### THE EXERCISE
Begin at the first line below and copy each line exactly, ending with the line where "const SMALL_ROUND = 12;" appears.

### RECORDS PROVIDED
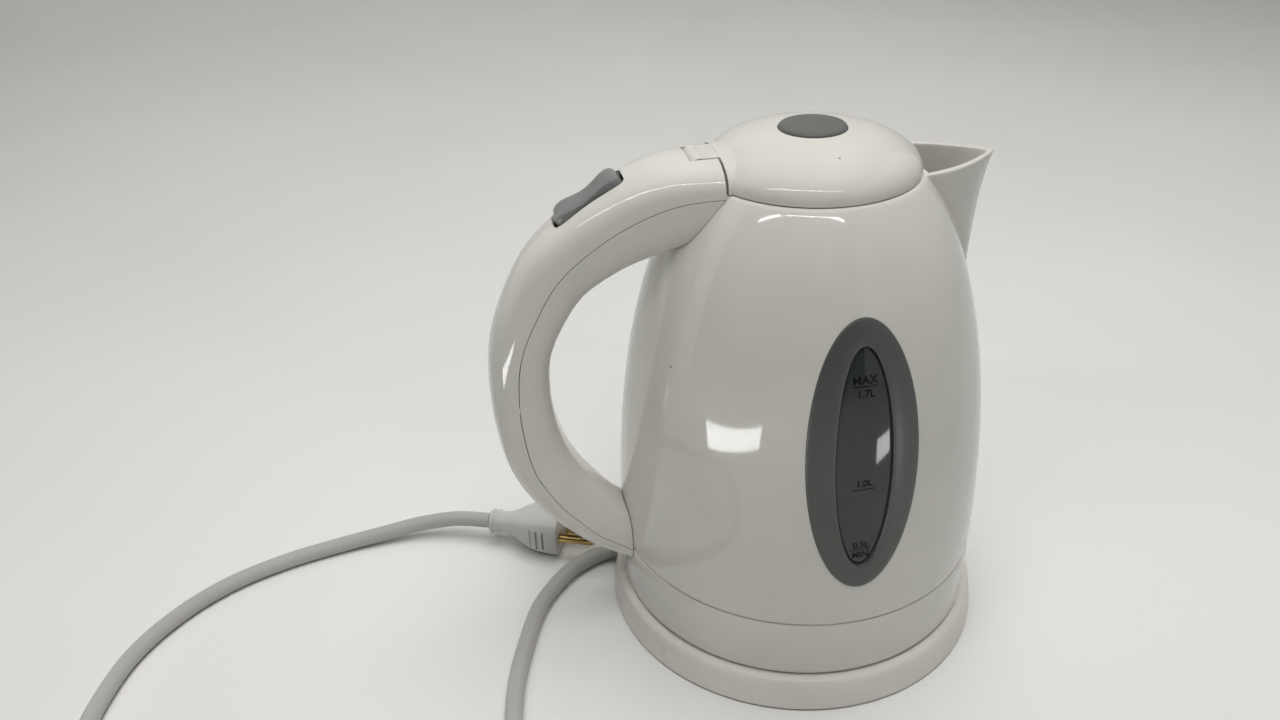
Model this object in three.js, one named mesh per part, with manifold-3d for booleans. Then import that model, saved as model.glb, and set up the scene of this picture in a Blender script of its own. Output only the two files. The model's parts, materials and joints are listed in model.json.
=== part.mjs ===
// Cordless electric kettle of 1.7 litres, standing on its power base, with its mains lead.
// Millimetres, +Z up. The origin is on the jug's axis, at the level of the table.
// +X points to the spout, -X to the handle, and the water window that faces the user is on -Y.

import * as THREE from "three";
import { mergeVertices } from "three/addons/utils/BufferGeometryUtils.js";
import Module from "manifold-3d";

const wasm = await Module();
wasm.setup();

// ---------------------------------------------------------------- driving dimensions

const GAP = 0.3; // clearance between separate pieces
const ROUND = 36; // facets round a large revolved piece
const SMALL_ROUND = 12; // facets round a small one

// Overall sizes, which many of the others follow
const BODY_RADIUS = 81.7;
const RIM_RADIUS = 44.5;
const RIM_Z = 213.5;
const BASE_HEIGHT = 15.6;
const JUG_LIFT = 0.7; // between the base's deck and the jug's bottom
const COVER_HEIGHT = 28.6;
const JUG_BOTTOM = BASE_HEIGHT + JUG_LIFT;
const SEAM_Z = JUG_BOTTOM + COVER_HEIGHT; // seam between the bottom cover and the body

// Power base
const BASE_MARGIN = 5.4; // the base stands this far out beyond the jug
const BASE_TOP_MARGIN = 1.7;
const BASE_RADIUS = BODY_RADIUS + BASE_MARGIN;
const BASE_TOP_RADIUS = BODY_RADIUS + BASE_TOP_MARGIN;
const BASE_WALL = 2.2;
const SKIRT_LIFT = 0.8; // the skirt hangs this far above the table
const HUB_RADIUS = 34;
const HUB_WALL = 2.2;
const HUB_FLOOR = 3;
const HUB_SCREW_CIRCLE = 24;
const FOOT_RADIUS = 5.5;
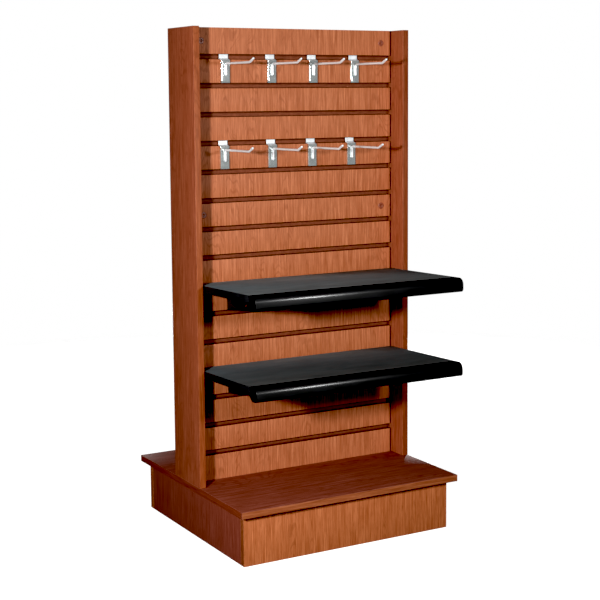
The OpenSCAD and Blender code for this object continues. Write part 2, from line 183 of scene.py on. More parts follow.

### CORRECT ANSWER
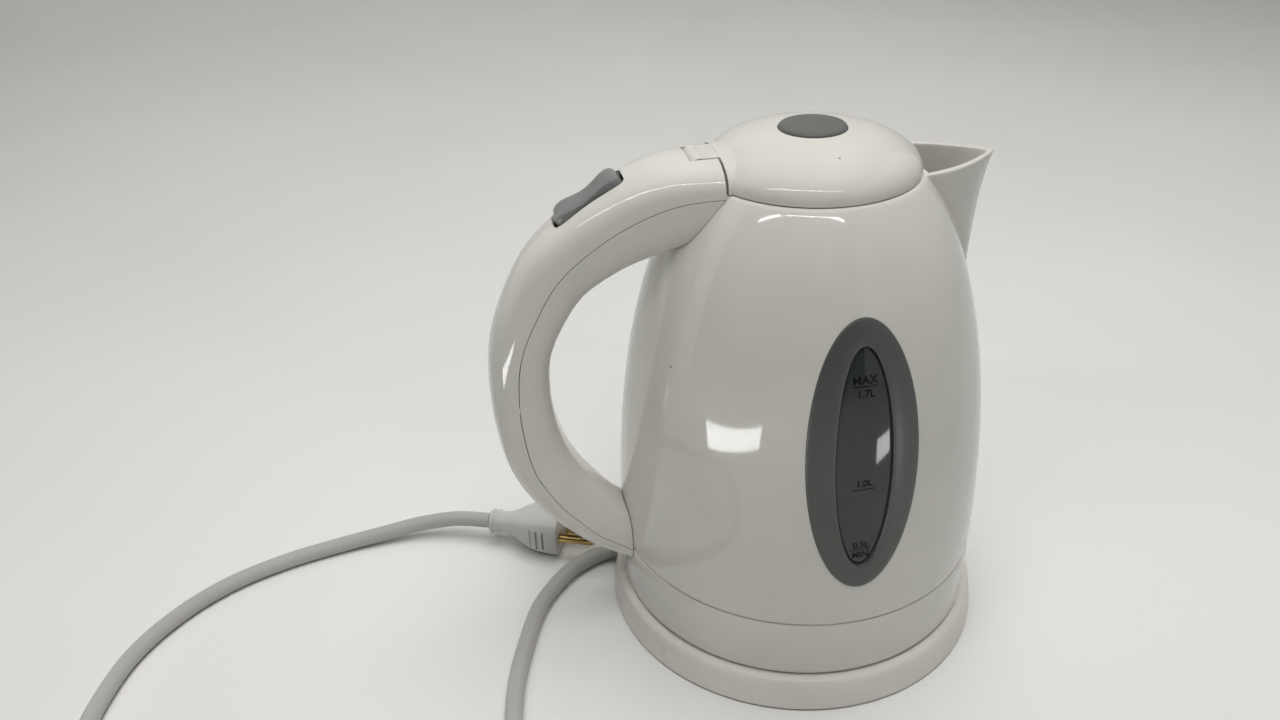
Model this object in three.js, one named mesh per part, with manifold-3d for booleans. Then import that model, saved as model.glb, and set up the scene of this picture in a Blender script of its own. Output only the two files. The model's parts, materials and joints are listed in model.json.
=== part.mjs ===
// Cordless electric kettle of 1.7 litres, standing on its power base, with its mains lead.
// Millimetres, +Z up. The origin is on the jug's axis, at the level of the table.
// +X points to the spout, -X to the handle, and the water window that faces the user is on -Y.

import * as THREE from "three";
import { mergeVertices } from "three/addons/utils/BufferGeometryUtils.js";
import Module from "manifold-3d";

const wasm = await Module();
wasm.setup();

// ---------------------------------------------------------------- driving dimensions

const GAP = 0.3; // clearance between separate pieces
const ROUND = 36; // facets round a large revolved piece
const SMALL_ROUND = 12; // facets round a small one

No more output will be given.